### Required task
Check every line for the word "FreeCAD" and state how many lines have it. Reply with the number alone.

-- BEGIN Dataset content --

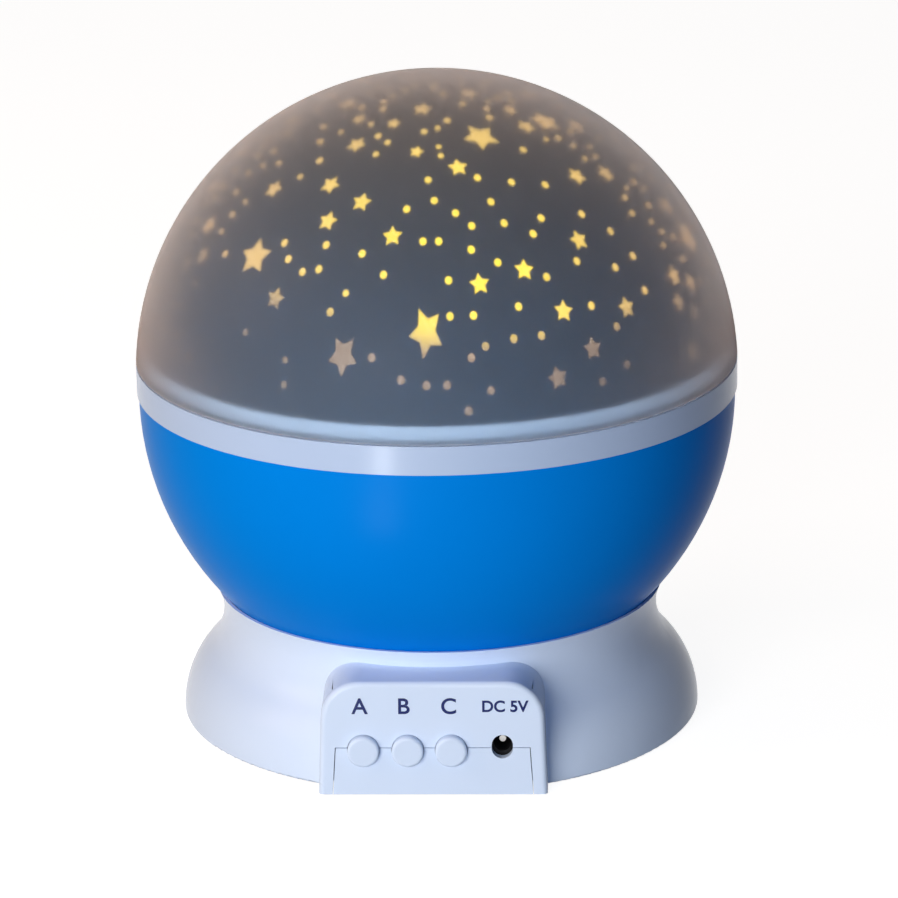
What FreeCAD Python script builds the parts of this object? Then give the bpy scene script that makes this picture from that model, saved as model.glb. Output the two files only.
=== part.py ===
"""Star night light: a frosted globe over a turning star dome, on a blue bowl and a white bell foot.

Millimetres, +Z up. The origin is on the table, under the middle of the lamp. The front, with its
three buttons, faces -Y. Each piece is one object of the document, and its sizes are bound to the
spreadsheet called Sizes.
"""
import FreeCAD, Part
import math
import os
import re
import Sketcher

doc = FreeCAD.newDocument("star_light")
sheet = doc.addObject("Spreadsheet::Sheet", "Sizes")

# Name, size in millimetres (or degrees, or a count), and what it is.
SIZES = [
    ("ring_radius", 60.2, "outside of the white ring"),
    ("ring_height", 5.7, "white ring, height"),
    ("ring_wall", 1.3, "white ring, wall"),
    ("seam_gap", 0.2, "open seam between two shells"),
    ("fit_gap", 0.3, "clearance of a loose fit"),
    ("run_gap", 0.05, "radial clearance of a running fit"),
    ("past", 1.0, "how far a cut runs past the face it opens"),
    ("globe_rise", 57.0, "frosted globe, height above its seam"),
    ("dome_wall", 1.6, "frosted globe, wall"),
    ("spigot_wall", 0.8, "collar of the globe, wall"),
    ("spigot_gap", 0.15, "collar of the globe, radial clearance in the ring"),
    ("spigot_rise", 1.0, "collar of the globe above the seam"),
    ("star_gap", 1.4, "air between the globe and the star dome"),
    ("star_wall", 0.8, "star dome, wall"),
    ("star_rise", 3.1, "lower edge of the star dome above the ring"),
    ("rim_wall", 1.6, "turntable, rim wall"),
    ("rim_lip", 1.2, "turntable, lip that centres the star dome"),
    ("disc_wall", 1.5, "turntable, disc"),
    ("hub_radius", 9.0, "turntable, hub"),
    ("hub_height", 7.5, "turntable, hub above the deck"),
    ("gear_module", 0.8, "pitch diameter per tooth"),
    ("gear_teeth", 50, "teeth on the turntable"),
    ("pinion_teeth", 12, "teeth on the pinion"),
    ("gear_face", 1.4, "width of the teeth"),
    ("tooth_share", 0.42, "tooth width over the pitch, at the pitch circle"),
    ("tooth_tip", 0.9, "tooth above the pitch circle, in modules"),
    ("tooth_root", 1.1, "root below the pitch circle, in modules"),
    ("tooth_sink", 0.2, "foot of a tooth inside the root circle, in modules"),
    ("tooth_slope", 0.5, "tooth's tip narrower, and its foot wider, than at the pitch circle, as a share"),
    ("deck_rise", 1.0, "underside of the deck above the ring's lower edge"),
    ("deck_wall", 2.0, "deck, thickness"),
    ("post_radius", 6.0, "lamp post, outside"),
    ("post_bore", 4.2, "lamp post, bore for the leads"),
    ("post_height", 18.2, "lamp post, height above the deck"),
    ("clip_wall", 0.8, "retaining clip, thickness"),
    ("clip_depth", 0.5, "groove for the clip, depth"),
    ("clip_radius", 8.0, "retaining clip, outside"),
    ("lamp_board_radius", 9.0, "light board, radius"),
    ("board_wall", 1.6, "circuit boards, thickness"),
    ("chip_width", 3.0, "light chip, width"),
    ("chip_height", 0.9, "light chip, height"),
    ("chip_ring", 5.0, "radius of the ring of coloured chips"),
    ("motor_radius", 10.0, "gear motor, radius"),
    ("motor_height", 16.0, "gear motor, height of the can"),
    ("motor_boss", 3.0, "gear motor, nose radius"),
    ("motor_plate", 1.5, "gear motor, mounting plate"),
    ("motor_ear", 13.0, "gear motor, shaft to screw"),
    ("motor_ear_width", 8.0, "gear motor, width of its plate"),
    ("shaft_radius", 1.0, "motor shaft, radius"),
    ("bowl_inset", 0.4, "step from the ring in to the bowl"),
    ("bowl_drop", 1.0, "ring's lower edge to the bowl's centre"),
    ("bowl_wall", 2.0, "bowl, wall"),
    ("bowl_floor", 25.45, "underside of the bowl above the table"),
    ("floor_radius", 42.6, "bowl's flat floor, radius"),
    ("lead_hole", 5.0, "hole in the bowl's floor for the leads, radius"),
    ("deck_boss_inset", 7.9, "deck screws, in from the ring's inside"),
    ("bowl_boss_inset", 4.1, "bowl screws, in from the edge of the bowl's floor"),
    ("bowl_boss_rise", 7.0, "bowl screws' bosses, height above the floor"),
    ("boss_radius", 3.2, "screw bosses, radius"),
    ("screw_radius", 1.2, "screws, shank radius"),
    ("screw_head", 2.4, "screws, head radius"),
    ("screw_head_height", 1.2, "screws, head height"),
    ("screw_bite", 7.0, "pilot hole for a screw, depth"),
    ("screw_spare", 1.0, "pilot hole past the tip of its screw"),
    ("socket_radius", 1.1, "screws, radius of the drive socket"),
    ("socket_depth", 0.7, "screws, depth of the drive socket"),
    ("lip_rise", 1.6, "upper edge of the foot above the bowl's floor"),
    ("lip_gap", 0.1, "open seam between the bowl and the foot"),
    ("neck_drop", 5.0, "upper edge of the foot down to its waist"),
    ("neck_inset", 0.2, "bowl's edge in to the foot's waist"),
    ("foot_flare", 8.5, "foot, its widest radius over its waist's"),
    ("foot_round", 18.0, "foot, radius of its shoulder"),
    ("foot_edge", 0.5, "foot, radius of its lower edge"),
    ("foot_low", 0.5, "lower edge of the foot above the table"),
    ("base_wall", 2.0, "foot, wall"),
    ("ledge_wall", 2.0, "foot, ledge under the bowl"),
    ("ledge_width", 8.6, "foot, ledge inside the edge of the bowl's floor"),
    ("panel_proud", 0.25, "panel's lower edge in front of the foot"),
    ("panel_depth", 20.2, "panel's block, front to back, ending inside the foot"),
    ("panel_width", 44.7, "panel, width at the table"),
    ("panel_height", 23.45, "panel, height at the front"),
    ("panel_slope", 0.8, "panel, rise of its top towards the waist"),
    ("panel_draft", 2.2, "panel, lean of each side in degrees"),
    ("panel_corner", 7.6, "panel, radius of its upper corners"),
    ("panel_edge", 1.0, "panel, radius of its edges"),
    ("tongue_inset", 2.7, "front flap of the bottom cover, in from each side of the panel"),
    ("tongue_taper", 0.62, "front flap, each side drawn in at the top"),
    ("parting_height", 10.15, "top of the front flap"),
    ("parting_gap", 0.15, "open seam around the front flap"),
    ("button_radius", 3.1, "button, radius"),
    ("button_proud", 1.5, "button, height above the panel"),
    ("button_round", 0.6, "button, radius of its edge"),
    ("button_gap", 0.1, "button, radial clearance"),
    ("button_travel", 0.8, "button, stroke"),
    ("button_flange", 1.0, "button, flange past its edge"),
    ("flange_wall", 1.0, "button, flange thickness"),
    ("stem_radius", 1.8, "button, stem radius"),
    ("button_height", 9.6, "buttons, centre above the table"),
    ("button_a_place", -13.5, "button A, across from the middle"),
    ("button_b_place", -4.85, "button B, across from the middle"),
    ("button_c_place", 3.6, "button C, across from the middle"),
    ("jack_place", 13.55, "power socket, across from the middle"),
    ("jack_height", 10.3, "power socket, centre above the table"),
    ("jack_hole_width", 4.1, "hole for the socket, width"),
    ("jack_hole_height", 4.8, "hole for the socket, height"),
    ("jack_bore", 1.75, "socket, bore radius"),
    ("jack_pin", 0.65, "socket, centre pin radius"),
    ("jack_floor", 1.0, "socket, wall behind its bore"),
    ("pin_inset", 2.2, "socket, pin's tip behind its face"),
    ("jack_width", 7.4, "socket, body width and height"),
    ("switch_width", 6.0, "tact switch, width"),
    ("switch_depth", 3.5, "tact switch, depth"),
    ("plunger_radius", 1.75, "tact switch, plunger radius"),
    ("plunger_depth", 0.7, "tact switch, plunger length"),
    ("board_inset", 9.5, "panel's lower edge to the control board's face"),
    ("board_side", 1.35, "air between the control board and the panel's sides"),
    ("board_height", 14.0, "control board, height"),
    ("rib_inset", 3.0, "control board's side edge to the rib behind it"),
    ("rib_width", 3.0, "ribs behind the control board, width"),
    ("rib_height", 7.0, "ribs behind the control board, height"),
    ("cover_rise", 0.3, "bottom cover above the foot's lower edge"),
    ("cover_wall", 2.0, "bottom cover, thickness"),
    ("post_gap", 0.9, "air between the battery bay and the bottom cover's posts"),
    ("cell_radius", 5.25, "battery cell, radius"),
    ("cell_length", 44.5, "battery cell, length over its nub"),
    ("cell_nub", 1.9, "battery cell, nub radius"),
    ("cell_nub_height", 1.0, "battery cell, nub height"),
    ("cell_gap", 0.2, "air between cells"),
    ("contact_space", 2.6, "room for a contact at each end of a cell"),
    ("contact_wall", 0.4, "battery contacts, thickness"),
    ("contact_width", 8.4, "battery contacts, width and height"),
    ("spring_radius", 2.9, "battery contacts, pad at a cell's flat end, radius"),
    ("bump_radius", 1.7, "battery contacts, pad at a cell's nub, radius"),
    ("bay_wall", 1.5, "battery bay, wall"),
    ("door_wall", 1.6, "battery door, thickness"),
    ("hinge_radius", 1.0, "battery door, knuckle radius"),
    ("hinge_pin", 0.6, "battery door, pin radius"),
    ("hinge_pin_length", 1.6, "battery door, pin length"),
    ("hinge_space", 1.8, "battery bay's outside to the hinge axis"),
    ("thumb_radius", 4.0, "finger recess at the door's front, radius"),
    ("thumb_depth", 1.2, "finger recess at the door's front, depth"),
    ("pad_radius", 4.0, "rubber foot, radius"),
    ("pad_inset", 3.4, "rubber feet, in from the foot's widest radius"),
    ("pad_angle", 32.0, "rubber feet, turn from the lamp's side in degrees, clear of the cover's screws"),
    ("pad_depth", 0.8, "rubber foot, depth of its recess"),
    ("lead_radius", 0.8, "leads, radius"),
]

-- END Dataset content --

### Task result
3